David Angus mène Roméo et Juliette avec beaucoup de métier, témoignant d'un beau sens des contrastes, et ne reculant pas devant l'effusion un peu débordante des passages les plus sentimentaux. Seul regret : un certain manque de tension dans les épisodes dramatiques, élégants et bien conduits, mais assez timorés et pas vraiment « vécus ». On poursuit dans la même veine romantico-sentimentale avec un Concerto n°1 de Rachmaninov attaqué de manière fort athlétique par un Vitaly Samoshko très inspiré et imaginatif, qui porte cette partition un tout petit peu plus haut que ce qu'elle vaut réellement. Le pianiste russe, vainqueur du Concours Reine Elisabeth en 1999, séduit par son toucher viril et franc, imprimant une force irrépressible à la cadence du premier mouvement, mais capable de produire un son doux et subtil, au service d'une pensée musicale spectaculaire mais sobre et poétique, sans les débordements kitsch et larmoyants qui ont trop souvent cours dans l'interprétation de Rachmaninov. L'accompagnement de l'orchestre est très bon, laissant respirer Samoshko, sans se démonter par les trouvailles nées de son inspiration du moment.

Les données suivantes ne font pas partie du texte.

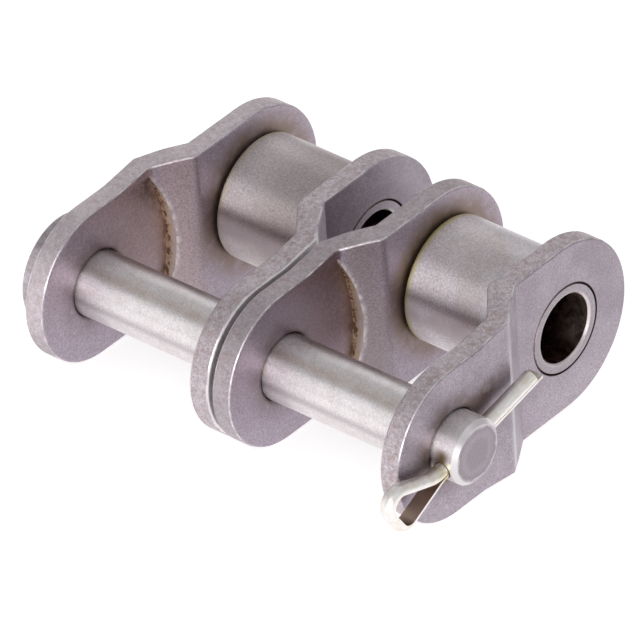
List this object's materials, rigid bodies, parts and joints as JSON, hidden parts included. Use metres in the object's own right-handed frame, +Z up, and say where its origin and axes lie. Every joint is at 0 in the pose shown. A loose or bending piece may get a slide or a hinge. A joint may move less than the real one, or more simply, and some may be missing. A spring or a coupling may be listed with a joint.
{
  "type": "offset chain link",
  "caption": "Duplex offset link of a roller chain: cranked plates, free rollers on bushes at one end, a headed pin kept by a split cotter at the other.",
  "frame": {"origin": "on the axis of the bushes, midway between the two strands", "axes": "+X along the pins, from the pin's head towards the cotter; +Y along the chain, from the pin end towards the roller end; +Z up, across the plates' height"},
  "size_m": [0.0648, 0.0519, 0.023],
  "materials": {
    "plate_steel": "blanked and tumbled steel plate, satin faces, darker mottled edges",
    "bush_steel": "ground case-hardened steel, dark oily bore",
    "roller_steel": "smooth hardened steel with a light film of oil",
    "pin_steel": "ground steel with fine marks around it",
    "cotter_steel": "bright drawn half-round wire"
  },
  "bodies": {
    "link": {"left_outer_plate": "plate_steel", "left_inner_plate": "plate_steel", "right_inner_plate": "plate_steel", "right_outer_plate": "plate_steel", "left_bush": "bush_steel", "right_bush": "bush_steel", "link_pin": "pin_steel", "cotter_pin": "cotter_steel"},
    "left_roller": {"left_roller": "roller_steel"},
    "right_roller": {"right_roller": "roller_steel"}
  },
  "joints": [
    {"name": "left_roller_spin", "type": "hinge", "parent": "link", "child": "left_roller", "pos_m": [-0.01465, 0, 0], "axis": [1, 0, 0], "continuous": true},
    {"name": "right_roller_spin", "type": "hinge", "parent": "link", "child": "right_roller", "pos_m": [0.01465, 0, 0], "axis": [1, 0, 0], "continuous": true}
  ]
}
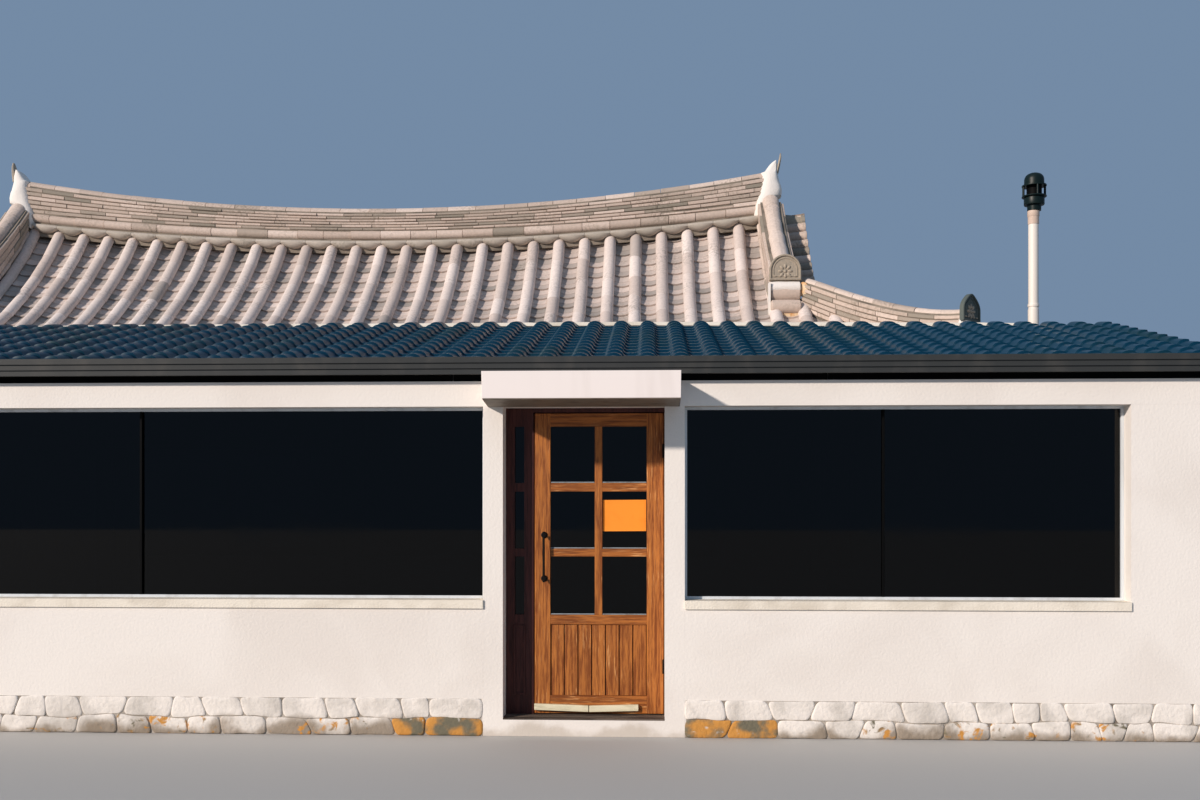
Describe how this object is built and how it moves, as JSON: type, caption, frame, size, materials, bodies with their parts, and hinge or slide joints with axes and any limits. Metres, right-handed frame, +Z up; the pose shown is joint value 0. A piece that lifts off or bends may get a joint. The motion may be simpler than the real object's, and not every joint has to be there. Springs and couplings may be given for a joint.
{
  "type": "hanok house",
  "caption": "Traditional house with a hip-and-gable tile roof, a glazed shop front under a metal lean-to roof, a bare sign box, a panelled glass door that swings out and a vent stack",
  "frame": {"origin": "on the ground, under the middle of the whole outline", "axes": "+X to the right as seen from the street, +Y from the shop front back to the tiled house, +Z up"},
  "size_m": [13.606, 9.005, 5.755],
  "materials": {
    "concrete": "matt",
    "rubble": "rough, whitewashed",
    "plaster": "matt",
    "cream_mortar": "matt",
    "timber": "oiled",
    "door_wood": "worn varnish",
    "maroon_wood": "worn paint",
    "grey_wood": "weathered",
    "iron": "dark",
    "frame_metal": "satin",
    "glass": "clear",
    "sign_panel": "satin",
    "teal_metal": "satin",
    "charcoal_metal": "satin",
    "roof_tile": "weathered, unglazed",
    "pipe_plastic": "satin",
    "cap_metal": "satin"
  },
  "bodies": {
    "house": {"floor_slab": "concrete", "base_front_left": "rubble", "base_front_right": "rubble", "sill_wall_left": "plaster", "sill_wall_right": "plaster", "window_sill_left": "cream_mortar", "window_sill_right": "cream_mortar", "side_wall_left": "plaster", "side_wall_right": "plaster", "frieze_beam": "plaster", "door_surround": "plaster", "threshold": "grey_wood", "door_frame": "maroon_wood", "sidelight_glass": "glass", "hinge_lower": "iron", "hinge_upper": "iron", "window_frame_left": "frame_metal", "window_glass_left": "glass", "window_frame_right": "frame_metal", "window_glass_right": "glass", "sign_box": "sign_panel", "leanto_roof": "teal_metal", "eave_fascia": "charcoal_metal", "leanto_bent": "timber", "hanok_wall_left": "plaster", "glass_left": "glass", "hanok_wall_right": "plaster", "glass_right": "glass", "hanok_wall_back": "plaster", "glass_back": "glass", "hanok_bent": "timber", "roof_front": "roof_tile", "roof_back": "roof_tile", "roof_left": "roof_tile", "roof_right": "roof_tile", "gable_left": "plaster", "gable_right": "plaster", "verge_left": "roof_tile", "verge_right": "roof_tile", "valley_flashing": "cream_mortar", "ridge_main": "roof_tile", "descending_ridge_front_left": "roof_tile", "descending_ridge_front_right": "roof_tile", "descending_ridge_back_left": "roof_tile", "descending_ridge_back_right": "roof_tile", "hip_ridge_front_left": "roof_tile", "hip_ridge_front_right": "roof_tile", "hip_ridge_back_left": "roof_tile", "hip_ridge_back_right": "roof_tile", "vent_pipe": "pipe_plastic", "vent_cap": "cap_metal"},
    "door": {"door_leaf": "door_wood", "door_glass": "glass", "door_panel": "door_wood", "door_handle": "iron"}
  },
  "joints": [
    {"name": "door_hinge", "type": "hinge", "parent": "house", "child": "door", "pos_m": [2.7984, -3.8251, 1.2], "axis": [0, 0, 1], "range_deg": [0, 90]}
  ]
}
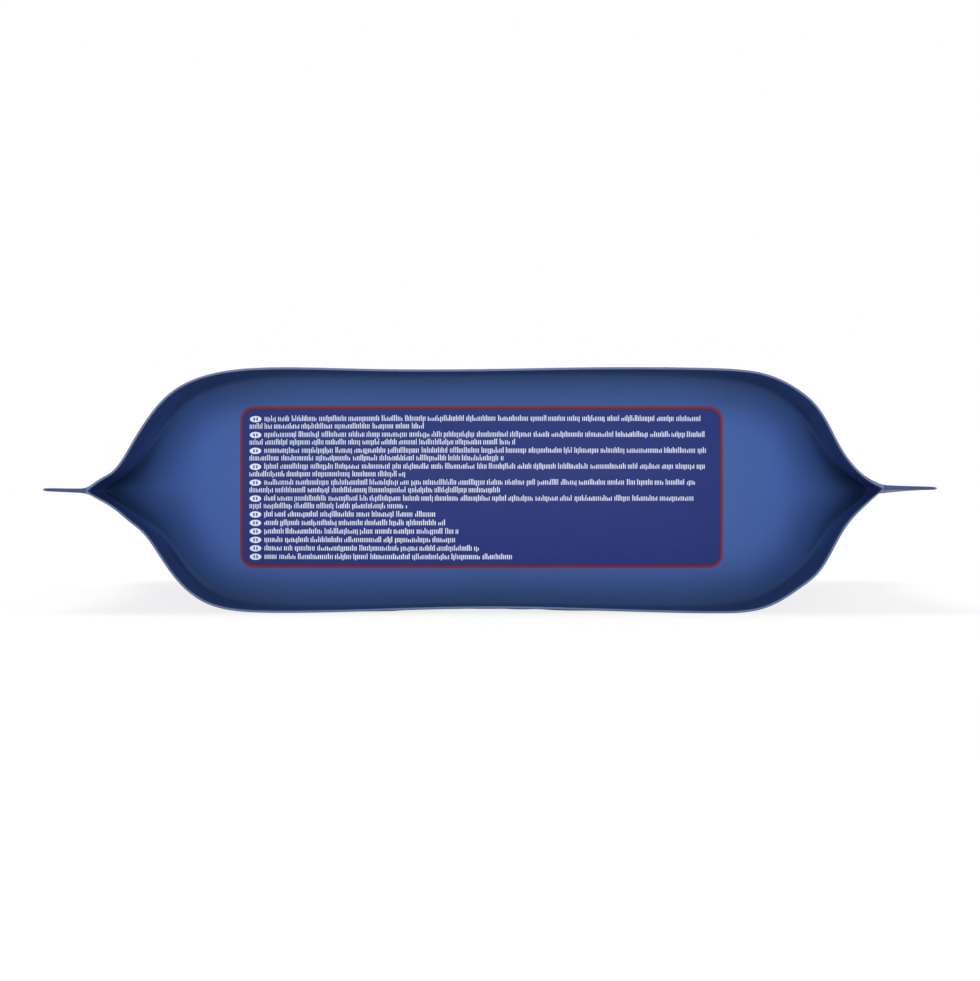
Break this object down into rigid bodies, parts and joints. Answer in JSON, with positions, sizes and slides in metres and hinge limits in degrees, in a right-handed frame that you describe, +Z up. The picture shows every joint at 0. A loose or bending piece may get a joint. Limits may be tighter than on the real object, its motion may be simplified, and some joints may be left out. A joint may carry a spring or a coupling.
{
  "type": "dishwasher tablet pouch",
  "caption": "Filled stand-up film pouch lying on its back, with flared side seals, a recessed base gusset and a zip header.",
  "frame": {"origin": "on the floor plane, under the middle of the pouch's overall box", "axes": "+Z up from the back panel to the front panel, +Y along the pouch from the base rim to the top seal, +X across from the left side seal to the right one as seen from the base"},
  "size_m": [0.28, 0.29, 0.0712],
  "materials": {
    "film": "glossy printed laminate film, deep blue, paler at its cut edges"
  },
  "bodies": {
    "root": {"pouch": "film"}
  },
  "joints": []
}
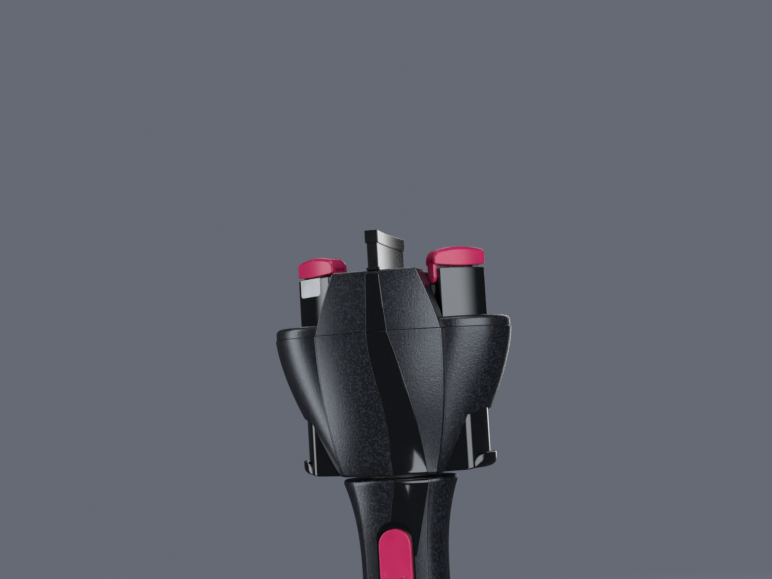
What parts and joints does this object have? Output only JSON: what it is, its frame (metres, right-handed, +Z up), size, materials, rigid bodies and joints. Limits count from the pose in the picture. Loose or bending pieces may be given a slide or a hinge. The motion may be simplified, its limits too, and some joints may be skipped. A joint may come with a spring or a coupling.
{
  "type": "automatic hair braider",
  "caption": "Battery hair braider: a turning head with clip rotors that twist strands, finger levers that open the clips, and a slide switch on a straight grip.",
  "frame": {"origin": "centre of the handle's flat base", "axes": "+Z up along the handle to the head, +X to the right as the switch is faced, -Y the switch side"},
  "size_m": [0.0962, 0.054, 0.2458],
  "materials": {
    "shell": "matte with a fine sparkle grain",
    "gloss": "high gloss",
    "pink": "semi-gloss",
    "pad": "satin",
    "nylon": "satin",
    "dark_plastic": "satin",
    "board": "solder mask",
    "cell": "satin sleeve",
    "spring_steel": "bright",
    "steel": "ground",
    "brass": "bright"
  },
  "bodies": {
    "handle": {"handle_front": "shell", "handle_rear": "shell", "handle_stripe": "gloss", "switch_plate": "gloss", "switch_body": "dark_plastic", "circuit_board": "board", "battery_tray": "dark_plastic", "battery_cells": "cell", "cell_springs": "spring_steel", "bridge_contact": "spring_steel", "terminal_contacts": "spring_steel", "motor": "steel", "gearbox": "nylon", "neck_bush": "nylon", "retaining_ring": "spring_steel", "neck_washer": "gloss", "handle_screws": "steel"},
    "door": {"battery_door": "shell"},
    "switch": {"switch_button": "pink", "switch_slider": "brass"},
    "drive": {"drive_shaft": "steel"},
    "head": {"head_shell": "shell", "head_cover": "shell", "head_stripe": "gloss", "cover_stripe": "gloss", "separator_fin": "gloss", "gear_deck": "nylon", "deck_screws": "steel"},
    "sun": {"sun_shaft": "steel", "sun_gear": "nylon"},
    "left_rotor": {"left_rotor_post": "gloss", "left_rotor_gear": "nylon", "left_grip_pad": "pad", "left_clip_spring": "spring_steel"},
    "left_lift": {"left_clip": "pink", "left_clip_stem": "nylon"},
    "left_lever": {"left_pusher": "gloss"},
    "right_rotor": {"right_rotor_post": "gloss", "right_rotor_gear": "nylon", "right_grip_pad": "pad", "right_clip_spring": "spring_steel"},
    "right_lift": {"right_clip": "pink", "right_clip_stem": "nylon"},
    "right_lever": {"right_pusher": "gloss"}
  },
  "joints": [
    {"name": "door_slide", "type": "slide", "parent": "handle", "child": "door", "axis": [0, 0, 1], "range_m": [-0.068, 0]},
    {"name": "switch_slide", "type": "slide", "parent": "handle", "child": "switch", "axis": [0, 0, 1], "range_m": [-0.002, 0.002]},
    {"name": "drive_spin", "type": "hinge", "parent": "handle", "child": "drive", "pos_m": [0, 0, 0.15], "axis": [0, 0, 1], "continuous": true},
    {"name": "head_turn", "type": "hinge", "parent": "handle", "child": "head", "pos_m": [0, 0, 0.153], "axis": [0, 0, 1], "continuous": true},
    {"name": "sun_spin", "type": "hinge", "parent": "head", "child": "sun", "pos_m": [0, 0, 0.18], "axis": [0, 0, 1], "continuous": true},
    {"name": "left_rotor_spin", "type": "hinge", "parent": "head", "child": "left_rotor", "pos_m": [-0.028, 0, 0.195], "axis": [0, 0, 1], "continuous": true},
    {"name": "left_lever_slide", "type": "slide", "parent": "head", "child": "left_lever", "axis": [0, 0, 1], "range_m": [0, 0.006], "stiffness_N_per_m": 200, "springref_m": -0.003},
    {"name": "left_clip_slide", "type": "slide", "parent": "left_rotor", "child": "left_lift", "axis": [0, 0, 1], "range_m": [0, 0.006], "deforming": ["left_clip_spring"]},
    {"name": "right_rotor_spin", "type": "hinge", "parent": "head", "child": "right_rotor", "pos_m": [0.028, 0, 0.195], "axis": [0, 0, 1], "continuous": true},
    {"name": "right_lever_slide", "type": "slide", "parent": "head", "child": "right_lever", "axis": [0, 0, 1], "range_m": [0, 0.006], "stiffness_N_per_m": 200, "springref_m": -0.003},
    {"name": "right_clip_slide", "type": "slide", "parent": "right_rotor", "child": "right_lift", "axis": [0, 0, 1], "range_m": [0, 0.006], "deforming": ["right_clip_spring"]}
  ],
  "couplings": [
    {"joint": "sun_spin", "follows": "left_rotor_spin", "ratio": -0.75},
    {"joint": "drive_spin", "follows": "left_rotor_spin", "ratio": -0.75},
    {"joint": "right_rotor_spin", "follows": "left_rotor_spin", "ratio": 1},
    {"joint": "left_clip_slide", "follows": "left_lever_slide", "ratio": 1},
    {"joint": "right_clip_slide", "follows": "right_lever_slide", "ratio": 1}
  ]
}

Thomas Beecham, John Barbirolli, Colin Davis, Simon Rattle, Alexander Gibson… les chefs britanniques ont souvent été inspirés par Sibelius. David Angus ne déroge pas à la tradition, donnant une très brillante et intelligente interprétation de la première symphonie et sa juste couleur à la musique de Sibelius. Nous en détaillerons essentiellement le premier mouvement, qui fut une réussite exemplaire : ouvert par un superbe solo de clarinette, le mouvement se poursuit dans une atmosphère orageuse et exaltée, faite de puissance et de lyrisme. L'allure générale est assez retenue, mais cette lenteur apparente est faite d'énergie et de tension, et les rapports entre les tempi sont extrêmement logiques et harmonieux. Les autres mouvements sont à l'avenant : altiers et puissamment enlevés, sauf l'Andante, légèrement moins réussie car son caractère sylvestre est un peu gommé.

L'orchestre se montre très affûté pour ce concert, avec une sonorité générale très homogène (les cuivres, jamais criards, y sont parfaitement insérés), et un pupitre de bois incisif et brillant. Nous avons déjà souligné dans un précédent article la qualité des cors du SOV, elle est encore plus éclatante dans cette acoustique mieux adaptée. Les cordes sont disciplinées et précises, mais elles manquent un peu de chaleur et de personnalité, produisant un son passe-partout et un peu maigre.

Le fait un peu figure d'outsider parmi les orchestres belges, mais le niveau de ses concerts en fait une valeur montante, que le public du nord du pays a raison de suivre avec enthousiasme.